## The request
Starting at the line with "clasp += catch_lug(side)" and stopping at the line with "self.socket = socket", repeat each line exactly. Include both and omit the rest.

## Data section
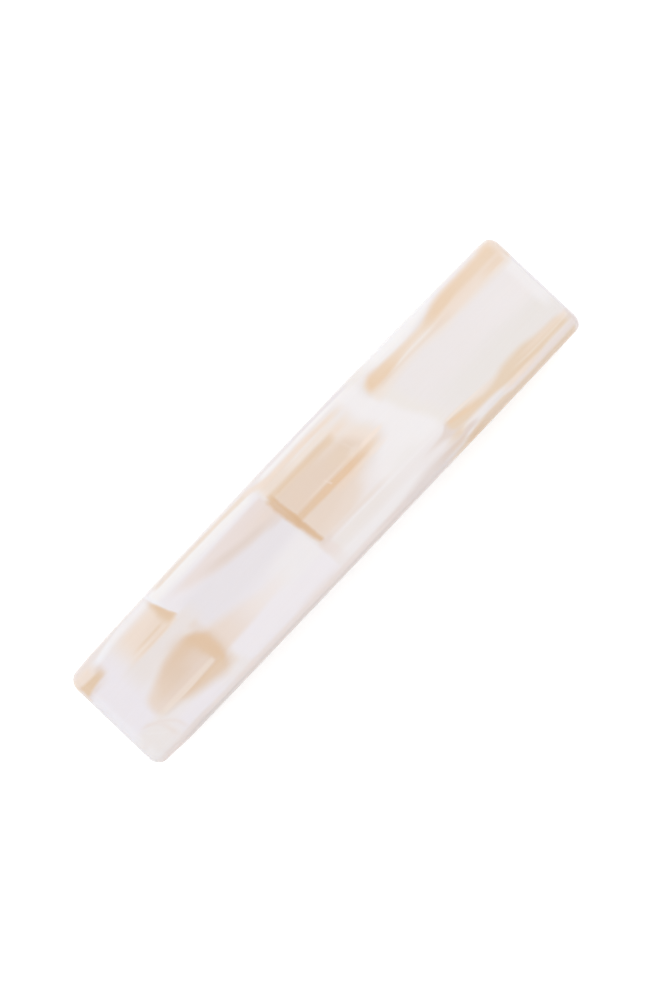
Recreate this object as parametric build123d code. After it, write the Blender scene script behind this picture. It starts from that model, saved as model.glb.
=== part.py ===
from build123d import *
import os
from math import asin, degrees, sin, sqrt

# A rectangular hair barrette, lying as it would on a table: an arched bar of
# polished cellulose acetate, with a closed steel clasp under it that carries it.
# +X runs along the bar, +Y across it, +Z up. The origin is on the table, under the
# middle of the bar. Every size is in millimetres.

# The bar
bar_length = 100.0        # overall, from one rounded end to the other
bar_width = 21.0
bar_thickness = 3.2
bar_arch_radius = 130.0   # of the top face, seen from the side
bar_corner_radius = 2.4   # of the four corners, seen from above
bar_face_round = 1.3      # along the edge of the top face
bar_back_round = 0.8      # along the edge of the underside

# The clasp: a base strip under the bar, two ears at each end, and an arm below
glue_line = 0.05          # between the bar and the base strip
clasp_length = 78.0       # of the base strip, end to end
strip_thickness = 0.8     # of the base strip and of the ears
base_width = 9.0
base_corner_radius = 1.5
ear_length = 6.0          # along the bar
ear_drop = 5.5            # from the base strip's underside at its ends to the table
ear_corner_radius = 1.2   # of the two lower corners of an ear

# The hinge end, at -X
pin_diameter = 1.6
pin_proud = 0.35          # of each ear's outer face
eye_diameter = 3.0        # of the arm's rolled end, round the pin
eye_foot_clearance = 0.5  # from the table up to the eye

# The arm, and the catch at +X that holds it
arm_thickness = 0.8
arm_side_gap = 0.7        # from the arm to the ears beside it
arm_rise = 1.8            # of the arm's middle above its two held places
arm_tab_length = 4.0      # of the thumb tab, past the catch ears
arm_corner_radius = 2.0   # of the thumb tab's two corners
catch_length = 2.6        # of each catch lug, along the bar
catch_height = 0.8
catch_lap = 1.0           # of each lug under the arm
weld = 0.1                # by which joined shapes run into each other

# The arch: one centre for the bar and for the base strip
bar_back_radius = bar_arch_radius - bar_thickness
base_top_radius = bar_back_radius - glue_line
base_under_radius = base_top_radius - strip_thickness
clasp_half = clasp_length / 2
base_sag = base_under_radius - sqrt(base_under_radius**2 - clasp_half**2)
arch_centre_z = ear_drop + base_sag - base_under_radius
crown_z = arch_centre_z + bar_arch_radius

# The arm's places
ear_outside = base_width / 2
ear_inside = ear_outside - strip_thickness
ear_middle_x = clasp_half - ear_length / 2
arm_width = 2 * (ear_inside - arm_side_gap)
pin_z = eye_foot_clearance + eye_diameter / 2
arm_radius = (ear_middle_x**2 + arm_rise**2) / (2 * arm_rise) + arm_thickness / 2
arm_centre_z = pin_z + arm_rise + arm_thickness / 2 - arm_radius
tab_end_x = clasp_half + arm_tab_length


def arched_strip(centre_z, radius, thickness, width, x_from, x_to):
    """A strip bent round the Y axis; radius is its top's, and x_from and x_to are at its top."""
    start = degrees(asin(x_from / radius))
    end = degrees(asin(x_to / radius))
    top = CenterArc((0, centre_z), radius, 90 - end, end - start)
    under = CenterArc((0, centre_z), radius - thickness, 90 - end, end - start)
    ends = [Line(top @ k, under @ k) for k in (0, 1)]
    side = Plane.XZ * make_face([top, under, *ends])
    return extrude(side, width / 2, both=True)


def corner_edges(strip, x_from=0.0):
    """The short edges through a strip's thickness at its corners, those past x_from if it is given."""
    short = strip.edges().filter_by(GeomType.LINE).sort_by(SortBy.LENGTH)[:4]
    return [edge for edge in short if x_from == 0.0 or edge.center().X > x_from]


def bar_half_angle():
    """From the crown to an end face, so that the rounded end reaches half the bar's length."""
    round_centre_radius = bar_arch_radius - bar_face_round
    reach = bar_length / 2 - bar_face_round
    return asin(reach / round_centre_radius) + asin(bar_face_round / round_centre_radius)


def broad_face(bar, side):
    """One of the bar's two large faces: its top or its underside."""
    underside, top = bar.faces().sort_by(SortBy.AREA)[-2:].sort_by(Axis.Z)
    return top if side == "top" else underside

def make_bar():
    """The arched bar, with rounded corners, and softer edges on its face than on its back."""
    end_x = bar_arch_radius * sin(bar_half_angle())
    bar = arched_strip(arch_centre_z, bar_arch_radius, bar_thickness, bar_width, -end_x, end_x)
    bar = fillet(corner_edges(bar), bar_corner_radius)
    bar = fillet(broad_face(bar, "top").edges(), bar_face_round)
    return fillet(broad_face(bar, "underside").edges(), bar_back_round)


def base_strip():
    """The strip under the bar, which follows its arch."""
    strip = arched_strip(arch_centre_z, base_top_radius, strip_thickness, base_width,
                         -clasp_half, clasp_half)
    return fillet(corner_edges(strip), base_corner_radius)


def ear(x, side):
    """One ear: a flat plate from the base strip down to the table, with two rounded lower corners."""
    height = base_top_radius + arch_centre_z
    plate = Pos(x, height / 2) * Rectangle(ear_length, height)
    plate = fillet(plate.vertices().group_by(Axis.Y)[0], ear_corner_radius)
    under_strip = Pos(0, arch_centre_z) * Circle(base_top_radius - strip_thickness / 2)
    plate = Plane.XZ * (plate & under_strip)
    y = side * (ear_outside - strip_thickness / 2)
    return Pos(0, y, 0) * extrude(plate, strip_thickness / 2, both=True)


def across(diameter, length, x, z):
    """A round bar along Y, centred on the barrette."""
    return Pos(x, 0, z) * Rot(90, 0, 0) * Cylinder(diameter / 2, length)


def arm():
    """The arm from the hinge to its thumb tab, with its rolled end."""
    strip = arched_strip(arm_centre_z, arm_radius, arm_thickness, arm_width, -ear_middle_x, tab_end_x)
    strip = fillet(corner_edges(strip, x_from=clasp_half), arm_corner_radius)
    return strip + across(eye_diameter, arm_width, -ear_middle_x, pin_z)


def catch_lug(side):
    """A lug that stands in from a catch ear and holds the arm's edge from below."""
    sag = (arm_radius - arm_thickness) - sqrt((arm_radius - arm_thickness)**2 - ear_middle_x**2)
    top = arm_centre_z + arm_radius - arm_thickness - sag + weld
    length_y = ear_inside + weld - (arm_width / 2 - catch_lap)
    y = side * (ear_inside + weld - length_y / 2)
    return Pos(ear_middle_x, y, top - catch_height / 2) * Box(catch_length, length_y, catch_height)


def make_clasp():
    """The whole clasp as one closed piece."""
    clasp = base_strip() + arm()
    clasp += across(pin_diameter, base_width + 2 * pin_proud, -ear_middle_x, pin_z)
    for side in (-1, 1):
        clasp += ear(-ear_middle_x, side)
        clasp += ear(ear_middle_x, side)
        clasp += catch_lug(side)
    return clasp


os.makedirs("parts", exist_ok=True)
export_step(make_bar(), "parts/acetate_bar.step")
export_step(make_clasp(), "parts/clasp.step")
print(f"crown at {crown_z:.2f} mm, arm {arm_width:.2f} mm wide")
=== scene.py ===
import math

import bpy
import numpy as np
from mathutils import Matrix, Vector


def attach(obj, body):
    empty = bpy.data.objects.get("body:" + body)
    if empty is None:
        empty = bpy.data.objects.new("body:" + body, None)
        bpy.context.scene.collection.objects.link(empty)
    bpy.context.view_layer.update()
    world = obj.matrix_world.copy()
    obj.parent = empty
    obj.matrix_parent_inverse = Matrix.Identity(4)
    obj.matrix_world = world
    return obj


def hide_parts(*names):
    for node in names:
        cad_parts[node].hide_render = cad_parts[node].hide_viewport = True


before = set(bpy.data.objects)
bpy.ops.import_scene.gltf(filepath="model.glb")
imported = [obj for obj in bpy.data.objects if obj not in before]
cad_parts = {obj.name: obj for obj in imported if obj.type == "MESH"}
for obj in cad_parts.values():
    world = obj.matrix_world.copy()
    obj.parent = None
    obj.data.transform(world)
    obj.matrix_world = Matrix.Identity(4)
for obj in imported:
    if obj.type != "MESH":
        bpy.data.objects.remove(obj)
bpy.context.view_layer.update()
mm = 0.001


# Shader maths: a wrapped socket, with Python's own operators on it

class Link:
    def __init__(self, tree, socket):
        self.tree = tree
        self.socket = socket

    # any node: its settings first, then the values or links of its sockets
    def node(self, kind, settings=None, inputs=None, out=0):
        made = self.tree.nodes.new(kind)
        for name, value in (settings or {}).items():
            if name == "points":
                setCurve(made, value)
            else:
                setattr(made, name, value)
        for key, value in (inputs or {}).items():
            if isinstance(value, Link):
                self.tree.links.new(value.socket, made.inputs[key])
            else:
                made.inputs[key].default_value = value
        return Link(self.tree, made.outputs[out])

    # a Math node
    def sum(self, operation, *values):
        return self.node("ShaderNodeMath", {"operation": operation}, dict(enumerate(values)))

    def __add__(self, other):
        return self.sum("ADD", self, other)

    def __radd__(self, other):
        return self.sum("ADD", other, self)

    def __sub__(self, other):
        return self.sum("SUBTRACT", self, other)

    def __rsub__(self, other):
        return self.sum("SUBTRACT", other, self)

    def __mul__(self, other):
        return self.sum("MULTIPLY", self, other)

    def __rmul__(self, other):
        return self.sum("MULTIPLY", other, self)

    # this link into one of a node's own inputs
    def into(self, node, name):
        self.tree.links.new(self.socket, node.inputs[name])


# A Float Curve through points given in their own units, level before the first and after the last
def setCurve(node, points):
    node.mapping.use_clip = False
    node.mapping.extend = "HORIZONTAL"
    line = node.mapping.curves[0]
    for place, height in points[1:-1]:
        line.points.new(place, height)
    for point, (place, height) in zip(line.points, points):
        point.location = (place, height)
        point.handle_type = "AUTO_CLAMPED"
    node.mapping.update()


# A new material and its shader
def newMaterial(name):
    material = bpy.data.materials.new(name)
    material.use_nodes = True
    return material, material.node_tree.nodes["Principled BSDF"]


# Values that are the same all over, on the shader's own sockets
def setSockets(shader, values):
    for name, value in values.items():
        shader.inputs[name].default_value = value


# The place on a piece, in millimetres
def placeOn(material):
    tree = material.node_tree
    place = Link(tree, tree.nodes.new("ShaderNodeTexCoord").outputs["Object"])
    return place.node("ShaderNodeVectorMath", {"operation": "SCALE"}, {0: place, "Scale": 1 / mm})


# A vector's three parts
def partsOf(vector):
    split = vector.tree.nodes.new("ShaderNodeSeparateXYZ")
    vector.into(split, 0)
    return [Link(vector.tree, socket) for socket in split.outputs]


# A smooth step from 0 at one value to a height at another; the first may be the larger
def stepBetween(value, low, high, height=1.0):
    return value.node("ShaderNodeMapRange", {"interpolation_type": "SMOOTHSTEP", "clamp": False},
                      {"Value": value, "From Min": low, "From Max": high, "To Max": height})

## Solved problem
        clasp += catch_lug(side)
    return clasp


os.makedirs("parts", exist_ok=True)
export_step(make_bar(), "parts/acetate_bar.step")
export_step(make_clasp(), "parts/clasp.step")
print(f"crown at {crown_z:.2f} mm, arm {arm_width:.2f} mm wide")
=== scene.py ===
import math

import bpy
import numpy as np
from mathutils import Matrix, Vector


def attach(obj, body):
    empty = bpy.data.objects.get("body:" + body)
    if empty is None:
        empty = bpy.data.objects.new("body:" + body, None)
        bpy.context.scene.collection.objects.link(empty)
    bpy.context.view_layer.update()
    world = obj.matrix_world.copy()
    obj.parent = empty
    obj.matrix_parent_inverse = Matrix.Identity(4)
    obj.matrix_world = world
    return obj


def hide_parts(*names):
    for node in names:
        cad_parts[node].hide_render = cad_parts[node].hide_viewport = True


before = set(bpy.data.objects)
bpy.ops.import_scene.gltf(filepath="model.glb")
imported = [obj for obj in bpy.data.objects if obj not in before]
cad_parts = {obj.name: obj for obj in imported if obj.type == "MESH"}
for obj in cad_parts.values():
    world = obj.matrix_world.copy()
    obj.parent = None
    obj.data.transform(world)
    obj.matrix_world = Matrix.Identity(4)
for obj in imported:
    if obj.type != "MESH":
        bpy.data.objects.remove(obj)
bpy.context.view_layer.update()
mm = 0.001


# Shader maths: a wrapped socket, with Python's own operators on it

class Link:
    def __init__(self, tree, socket):
        self.tree = tree
        self.socket = socket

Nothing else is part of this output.